The Philosophical “What Ifs”

Not all great “what if” questions involve physics. Some of the most enduring ones probe human nature. Plato’s allegory of the cave imagines prisoners chained facing a wall, watching shadows cast by a fire behind them. The shadows are all they’ve ever known, so the shadows are reality. What happens when one prisoner is freed and sees the actual world? And would the others believe him when he returned?

The Ship of Theseus, debated by Plato, Heraclitus, and Plutarch between 500 and 400 B.C., asks a deceptively simple question: if you replace every plank of a ship over time, is it still the same ship? This puzzle about identity feels freshly relevant in an age of organ transplants, prosthetics, and the constant replacement of cells in your own body.

John Searle’s Chinese Room thought experiment tackles artificial intelligence head-on. Imagine a person in a sealed room who receives Chinese characters through a slot and uses an instruction manual to send back appropriate responses. To someone outside, it looks like the room understands Chinese. But the person inside is just following rules without comprehending a single word. Searle used this to argue that computers, no matter how sophisticated their outputs, don’t truly understand meaning. That question has only grown more urgent with the rise of modern AI systems that can hold convincing conversations while processing language through statistical patterns rather than understanding.
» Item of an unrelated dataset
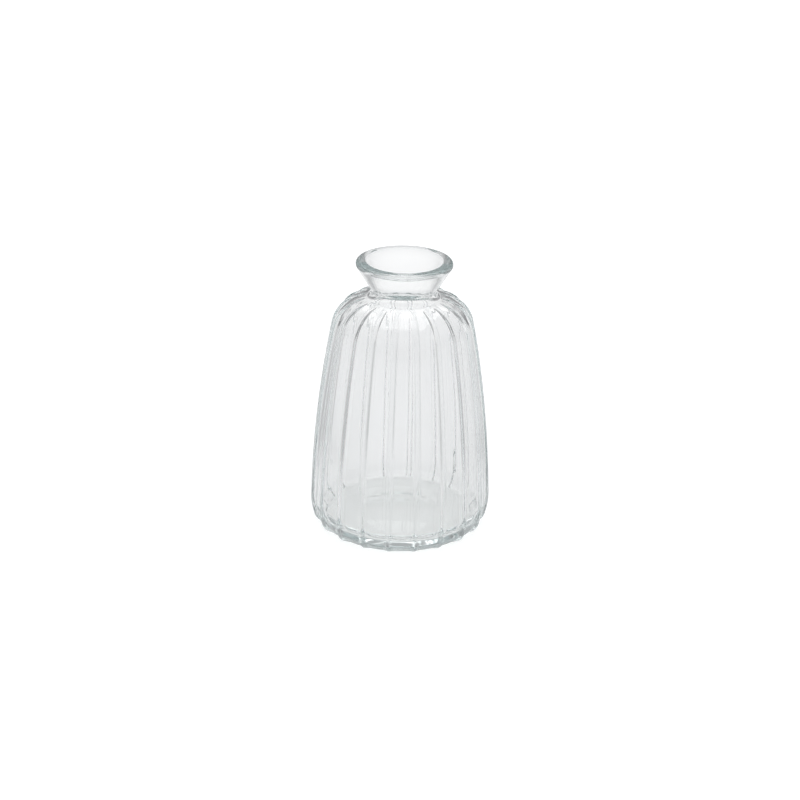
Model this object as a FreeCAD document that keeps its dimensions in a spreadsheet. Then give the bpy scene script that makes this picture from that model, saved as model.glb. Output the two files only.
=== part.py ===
# Ribbed clear glass bottle vase, in millimetres, +Z up, standing on z = 0 with its axis on Z.
#
# The vase is one piece of moulded glass: a foot ring round a shallow hollow, a rounded heel, a
# body that leans in to a round shoulder, a short waisted neck and a funnel mouth with a thick,
# flat lip. Twenty upright ribs run over heel, body and shoulder, and die into foot and neck.

import FreeCAD
import Part
import Sketcher

import math
import os
from types import SimpleNamespace

# Driving dimensions in millimetres: alias, number and meaning.
SIZES = [
    ("total_height", 116.0, "foot to the top of the lip"),
    ("body_radius", 37.1, "largest radius of the panels between the ribs"),
    ("widest_height", 14.0, "height of that largest radius"),
    ("heel_radius", 5.15, "rounding where the panels leave the foot"),
    ("heel_spread", 1.15, "how much further out than that rounding the panels reach"),
    ("foot_ring_width", 11.0, "width of the ring that the vase stands on"),
    ("punt_rise", 1.0, "height of the hollow under the base, at the axis"),
    ("side_radius", 490.0, "slow upright curve of the side"),
    ("shoulder_radius", 16.35, "rounding of the shoulder"),
    ("shoulder_inset", 24.4, "how far inside the body's radius that rounding's centre lies"),
    ("mouth_height", 15.0, "crown of the shoulder to the top of the lip"),
    ("neck_radius", 13.3, "outer radius of the neck at its waist"),
    ("neck_round", 2.2, "hollow rounding at that waist"),
    ("lip_radius", 19.8, "outer radius of the lip"),
    ("lip_round", 1.45, "rounding of the lip's outer edge"),
    ("lip_width", 4.5, "width of the lip, with both roundings"),
    ("mouth_round", 0.8, "rounding of the lip's inner edge"),
    ("neck_wall", 3.0, "thickness of the neck at its waist"),
    ("throat_round", 5.0, "rounding of the throat"),
    ("wall", 2.8, "thickness of the wall between the ribs"),
    ("floor_height", 5.0, "height of the inner floor"),
    ("inner_heel_radius", 6.5, "rounding between the inner floor and the wall"),
    ("rib_count", 20, "number of ribs"),
    ("rib_height", 0.9, "how far a rib stands out from the panels"),
    ("rib_width", 2.6, "width of a rib at its sides"),
    ("rib_crown_spread", 0.3, "how much the crown's radius exceeds half that width"),
    ("rib_depth", 2.0, "how deep a rib's root sits in the wall"),
    ("rib_lift", 0.15, "gap between the ribs and the plane that the vase stands on"),
    ("rib_tail", 1.5, "length of a rib's ends inside the foot and the neck"),
    ("cut_overrun", 5.0, "how far the cutting shape reaches past the lip"),
]

# Sizes that follow from those: outer radius of the foot ring, distance of the shoulder's centre
# from the axis, inner radius of the lip and narrowest radius inside the neck.
FOOT_RADIUS = "(Sizes.body_radius - Sizes.heel_radius - Sizes.heel_spread)"
SHOULDER_CENTRE = "(Sizes.body_radius - Sizes.shoulder_inset)"
MOUTH_RADIUS = "(Sizes.lip_radius - Sizes.lip_width)"
THROAT_RADIUS = "(Sizes.neck_radius - Sizes.neck_wall)"

NODE = "glass_vase"

# Sketcher's numbers for the points of an edge, and for the axes of a sketch.
START, END, CENTRE = 1, 2, 3
H_AXIS, V_AXIS = -1, -2


def add_sheet(doc):
    """The spreadsheet of driving dimensions, and all values by name."""
    sheet = doc.addObject("Spreadsheet::Sheet", "Sizes")
    for row, (alias, number, meaning) in enumerate(SIZES, start=1):
        sheet.set(f"A{row}", alias)
        sheet.set(f"B{row}", str(number))
        sheet.set(f"C{row}", meaning)
        sheet.setAlias(f"B{row}", alias)
    doc.recompute()
    s = SimpleNamespace(**{alias: sheet.get(alias) for alias, number, meaning in SIZES})
    s.foot_radius = s.body_radius - s.heel_radius - s.heel_spread
    s.shoulder_centre = s.body_radius - s.shoulder_inset
    s.mouth_radius = s.lip_radius - s.lip_width
    s.throat_radius = s.neck_radius - s.neck_wall
    return s


def origin_feature(body, role):
    """The body's own origin plane or axis of that role."""
    return next(feature for feature in body.Origin.OriginFeatures if feature.Role == role)


def bearing(start, end):
    """The direction from one point to another, in degrees."""
    return math.degrees(math.atan2(end[1] - start[1], end[0] - start[0]))


def polar(centre, radius, degrees):
    """The point at that radius and direction from a centre."""
    turn = math.radians(degrees)
    return centre[0] + radius * math.cos(turn), centre[1] + radius * math.sin(turn)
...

Peter Singer’s drowning child scenario poses a moral challenge: if you walked past a shallow lake and saw a child drowning, would you wade in to save them, even if it meant ruining your clothes and being late for work? Nearly everyone says yes. Singer then asks why we don’t make equally small sacrifices every day to save lives in other ways, like donating to effective charities. The logic is hard to argue with, and harder to live by.